HAVANA, Cuba, Mar 21 – US President Barack Obama and his Cuban counterpart Raul Castro met Monday in Havana’s Palace of the Revolution for groundbreaking talks on ending the decades-long standoff between the two neighbors.
Obama, meeting Castro for only the third time for formal talks, was the first US president in Cuba since 1928.
He was greeted by a military band at the Palace of the Revolution, the main government building since the 1959 revolution that turned Cuba into a communist state and Soviet client barely an hour’s flight from Florida.
Obama, under pressure back home to show that his scrapping of more than half a century of US hostility to the Castro regime is paying off, then sat for discussions against a backdrop of tall tropical plants and the two countries’ flags.
The United States has yet to fully lift a punishing economic embargo against Havana, and Cuba continues to restrict many basic freedoms.
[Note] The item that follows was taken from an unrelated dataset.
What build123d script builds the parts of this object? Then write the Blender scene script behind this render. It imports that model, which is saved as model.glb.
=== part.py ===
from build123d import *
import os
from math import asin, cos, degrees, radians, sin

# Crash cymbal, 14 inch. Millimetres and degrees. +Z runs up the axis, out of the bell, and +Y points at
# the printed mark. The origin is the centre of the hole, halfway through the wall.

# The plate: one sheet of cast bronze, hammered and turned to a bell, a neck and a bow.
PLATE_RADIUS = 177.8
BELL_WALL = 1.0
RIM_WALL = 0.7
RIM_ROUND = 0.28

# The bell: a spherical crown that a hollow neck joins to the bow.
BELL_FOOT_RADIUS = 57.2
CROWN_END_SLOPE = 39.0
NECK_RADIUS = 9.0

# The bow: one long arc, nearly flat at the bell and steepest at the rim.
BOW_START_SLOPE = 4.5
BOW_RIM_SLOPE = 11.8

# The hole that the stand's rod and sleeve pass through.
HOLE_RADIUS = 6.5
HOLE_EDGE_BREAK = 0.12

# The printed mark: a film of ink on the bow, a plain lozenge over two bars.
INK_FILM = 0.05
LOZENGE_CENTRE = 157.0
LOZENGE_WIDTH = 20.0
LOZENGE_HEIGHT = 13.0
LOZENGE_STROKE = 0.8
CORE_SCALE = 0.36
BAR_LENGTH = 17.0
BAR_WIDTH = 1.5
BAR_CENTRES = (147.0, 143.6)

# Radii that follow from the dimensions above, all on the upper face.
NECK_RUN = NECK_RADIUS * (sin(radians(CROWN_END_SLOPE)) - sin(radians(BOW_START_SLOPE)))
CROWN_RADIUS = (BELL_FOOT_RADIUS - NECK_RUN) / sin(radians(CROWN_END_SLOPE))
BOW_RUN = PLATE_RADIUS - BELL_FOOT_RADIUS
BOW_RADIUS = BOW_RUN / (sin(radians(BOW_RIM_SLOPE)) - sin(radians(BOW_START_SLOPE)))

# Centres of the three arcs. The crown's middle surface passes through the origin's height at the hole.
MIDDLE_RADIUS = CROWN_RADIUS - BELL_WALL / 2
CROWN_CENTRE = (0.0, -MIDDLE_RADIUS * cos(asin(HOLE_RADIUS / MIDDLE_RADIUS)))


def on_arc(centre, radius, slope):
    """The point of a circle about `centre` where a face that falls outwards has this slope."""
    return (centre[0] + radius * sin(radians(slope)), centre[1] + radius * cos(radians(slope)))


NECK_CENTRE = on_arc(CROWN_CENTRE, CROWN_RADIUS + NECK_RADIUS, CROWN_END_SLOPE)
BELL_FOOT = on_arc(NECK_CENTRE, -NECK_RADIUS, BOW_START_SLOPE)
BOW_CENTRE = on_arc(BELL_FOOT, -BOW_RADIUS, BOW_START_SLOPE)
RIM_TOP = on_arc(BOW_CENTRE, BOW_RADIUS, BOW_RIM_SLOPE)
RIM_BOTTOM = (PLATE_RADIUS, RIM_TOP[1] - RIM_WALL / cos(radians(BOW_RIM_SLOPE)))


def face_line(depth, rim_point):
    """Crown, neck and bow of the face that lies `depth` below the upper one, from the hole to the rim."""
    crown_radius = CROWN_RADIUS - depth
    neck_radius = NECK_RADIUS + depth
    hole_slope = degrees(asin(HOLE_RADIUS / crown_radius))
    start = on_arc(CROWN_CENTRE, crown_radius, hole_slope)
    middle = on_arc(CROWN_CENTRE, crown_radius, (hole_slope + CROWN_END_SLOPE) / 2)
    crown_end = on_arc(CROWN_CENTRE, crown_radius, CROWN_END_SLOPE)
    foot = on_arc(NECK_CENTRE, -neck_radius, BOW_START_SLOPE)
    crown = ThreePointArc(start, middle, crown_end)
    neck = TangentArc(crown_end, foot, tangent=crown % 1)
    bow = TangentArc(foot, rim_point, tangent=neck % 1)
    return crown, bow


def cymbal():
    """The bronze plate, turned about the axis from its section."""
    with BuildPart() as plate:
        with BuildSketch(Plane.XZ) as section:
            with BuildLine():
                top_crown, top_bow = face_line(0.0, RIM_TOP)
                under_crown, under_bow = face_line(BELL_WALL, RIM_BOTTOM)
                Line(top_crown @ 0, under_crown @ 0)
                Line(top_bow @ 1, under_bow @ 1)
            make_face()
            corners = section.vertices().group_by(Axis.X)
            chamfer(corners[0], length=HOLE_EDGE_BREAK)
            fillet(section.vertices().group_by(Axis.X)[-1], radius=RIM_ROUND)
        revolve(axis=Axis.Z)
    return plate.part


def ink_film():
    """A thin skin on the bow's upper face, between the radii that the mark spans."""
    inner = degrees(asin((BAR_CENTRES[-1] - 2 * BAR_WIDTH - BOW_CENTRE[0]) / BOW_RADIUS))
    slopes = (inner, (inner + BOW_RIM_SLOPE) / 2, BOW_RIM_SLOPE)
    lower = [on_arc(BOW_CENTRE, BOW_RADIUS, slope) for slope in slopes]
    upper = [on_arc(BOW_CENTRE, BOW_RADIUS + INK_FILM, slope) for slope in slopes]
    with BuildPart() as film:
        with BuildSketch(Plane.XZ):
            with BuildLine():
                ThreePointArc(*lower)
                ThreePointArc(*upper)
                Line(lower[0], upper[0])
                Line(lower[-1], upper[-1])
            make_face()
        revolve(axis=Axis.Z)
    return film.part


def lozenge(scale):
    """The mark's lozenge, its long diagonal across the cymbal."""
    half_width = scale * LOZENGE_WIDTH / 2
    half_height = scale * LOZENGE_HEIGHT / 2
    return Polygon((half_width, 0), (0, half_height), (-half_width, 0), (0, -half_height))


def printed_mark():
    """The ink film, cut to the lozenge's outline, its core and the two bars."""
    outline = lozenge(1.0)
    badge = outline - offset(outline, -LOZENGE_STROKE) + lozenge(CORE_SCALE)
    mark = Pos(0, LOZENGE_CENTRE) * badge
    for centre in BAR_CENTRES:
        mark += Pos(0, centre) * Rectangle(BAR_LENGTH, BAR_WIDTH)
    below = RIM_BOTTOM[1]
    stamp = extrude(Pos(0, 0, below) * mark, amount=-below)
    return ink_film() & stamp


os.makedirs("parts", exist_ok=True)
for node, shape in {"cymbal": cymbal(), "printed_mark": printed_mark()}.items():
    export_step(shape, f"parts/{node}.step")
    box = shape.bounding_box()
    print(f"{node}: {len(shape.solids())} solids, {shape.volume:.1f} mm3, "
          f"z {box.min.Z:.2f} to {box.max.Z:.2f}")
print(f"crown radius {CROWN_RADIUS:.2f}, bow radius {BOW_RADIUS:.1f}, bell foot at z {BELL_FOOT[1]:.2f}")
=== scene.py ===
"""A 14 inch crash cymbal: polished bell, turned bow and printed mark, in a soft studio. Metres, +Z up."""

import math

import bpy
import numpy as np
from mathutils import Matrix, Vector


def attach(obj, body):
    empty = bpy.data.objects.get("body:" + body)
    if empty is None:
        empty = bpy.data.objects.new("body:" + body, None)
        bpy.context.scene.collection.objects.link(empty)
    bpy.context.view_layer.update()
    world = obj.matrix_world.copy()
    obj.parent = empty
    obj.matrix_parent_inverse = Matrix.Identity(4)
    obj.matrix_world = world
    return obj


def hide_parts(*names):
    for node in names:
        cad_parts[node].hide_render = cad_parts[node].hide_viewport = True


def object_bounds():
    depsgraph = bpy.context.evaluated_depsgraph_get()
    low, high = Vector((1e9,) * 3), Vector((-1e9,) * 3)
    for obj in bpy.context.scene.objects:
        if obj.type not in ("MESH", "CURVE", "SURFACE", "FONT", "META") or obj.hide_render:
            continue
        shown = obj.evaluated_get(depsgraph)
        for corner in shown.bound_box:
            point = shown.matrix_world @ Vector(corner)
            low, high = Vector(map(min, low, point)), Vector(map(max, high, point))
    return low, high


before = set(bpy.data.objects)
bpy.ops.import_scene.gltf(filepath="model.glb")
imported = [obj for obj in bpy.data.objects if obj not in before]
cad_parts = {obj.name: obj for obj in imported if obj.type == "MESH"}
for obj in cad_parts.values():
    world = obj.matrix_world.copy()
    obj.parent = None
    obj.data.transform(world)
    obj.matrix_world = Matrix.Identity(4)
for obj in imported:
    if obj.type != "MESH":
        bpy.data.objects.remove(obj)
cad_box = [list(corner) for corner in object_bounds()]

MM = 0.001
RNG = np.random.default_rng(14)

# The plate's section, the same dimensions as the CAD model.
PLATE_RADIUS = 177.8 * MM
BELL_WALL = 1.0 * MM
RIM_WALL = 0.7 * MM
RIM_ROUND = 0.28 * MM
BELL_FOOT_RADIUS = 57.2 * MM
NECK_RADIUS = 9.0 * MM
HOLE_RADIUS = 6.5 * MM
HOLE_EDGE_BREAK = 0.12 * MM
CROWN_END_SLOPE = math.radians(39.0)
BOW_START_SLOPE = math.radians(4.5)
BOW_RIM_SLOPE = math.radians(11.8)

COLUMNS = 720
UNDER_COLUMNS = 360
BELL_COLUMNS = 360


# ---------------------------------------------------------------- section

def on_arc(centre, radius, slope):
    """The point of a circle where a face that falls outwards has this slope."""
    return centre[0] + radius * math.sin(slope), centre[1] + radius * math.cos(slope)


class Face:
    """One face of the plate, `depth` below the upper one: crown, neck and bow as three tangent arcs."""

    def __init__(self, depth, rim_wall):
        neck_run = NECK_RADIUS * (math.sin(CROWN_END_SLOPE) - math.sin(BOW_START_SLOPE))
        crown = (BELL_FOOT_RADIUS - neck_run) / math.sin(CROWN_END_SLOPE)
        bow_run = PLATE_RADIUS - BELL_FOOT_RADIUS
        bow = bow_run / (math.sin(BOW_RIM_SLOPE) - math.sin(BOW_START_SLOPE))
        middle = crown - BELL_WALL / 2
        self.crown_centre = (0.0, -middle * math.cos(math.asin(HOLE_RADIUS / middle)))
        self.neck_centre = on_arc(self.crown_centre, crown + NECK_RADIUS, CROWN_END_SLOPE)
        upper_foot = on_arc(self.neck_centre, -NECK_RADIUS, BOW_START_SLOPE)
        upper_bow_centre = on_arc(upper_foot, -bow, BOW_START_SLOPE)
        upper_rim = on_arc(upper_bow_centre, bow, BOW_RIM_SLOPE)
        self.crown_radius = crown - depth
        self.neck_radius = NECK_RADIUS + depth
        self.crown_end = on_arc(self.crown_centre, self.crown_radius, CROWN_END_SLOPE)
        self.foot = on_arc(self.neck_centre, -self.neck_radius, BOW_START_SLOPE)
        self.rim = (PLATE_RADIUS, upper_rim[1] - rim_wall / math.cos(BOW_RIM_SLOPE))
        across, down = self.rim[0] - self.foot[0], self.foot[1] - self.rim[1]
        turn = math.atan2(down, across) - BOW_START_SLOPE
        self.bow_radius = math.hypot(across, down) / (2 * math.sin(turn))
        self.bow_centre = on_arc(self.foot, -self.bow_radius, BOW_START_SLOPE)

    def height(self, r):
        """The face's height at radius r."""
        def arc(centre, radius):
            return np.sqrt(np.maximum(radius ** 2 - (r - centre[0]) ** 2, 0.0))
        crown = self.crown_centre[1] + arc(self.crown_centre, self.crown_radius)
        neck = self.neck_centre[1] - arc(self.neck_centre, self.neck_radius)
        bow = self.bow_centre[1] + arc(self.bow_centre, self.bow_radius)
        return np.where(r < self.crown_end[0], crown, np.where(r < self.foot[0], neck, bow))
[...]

But despite these differences, Obama and Castro – brother of original revolutionary leader and anti-US firebrand Fidel Castro – say they are ready to bury the Cold War-era conflict for good.
Obama, who arrived Sunday and began his visit with a look in driving rain at Havana’s beautiful old town, earlier laid a wreath at the monument of Cuban independence hero Jose Marti.
On Tuesday, he was to give an address carried live on Cuban state television, and then attend a baseball game between the national team and Major League Baseball’s Tampa Bay Rays, before flying out.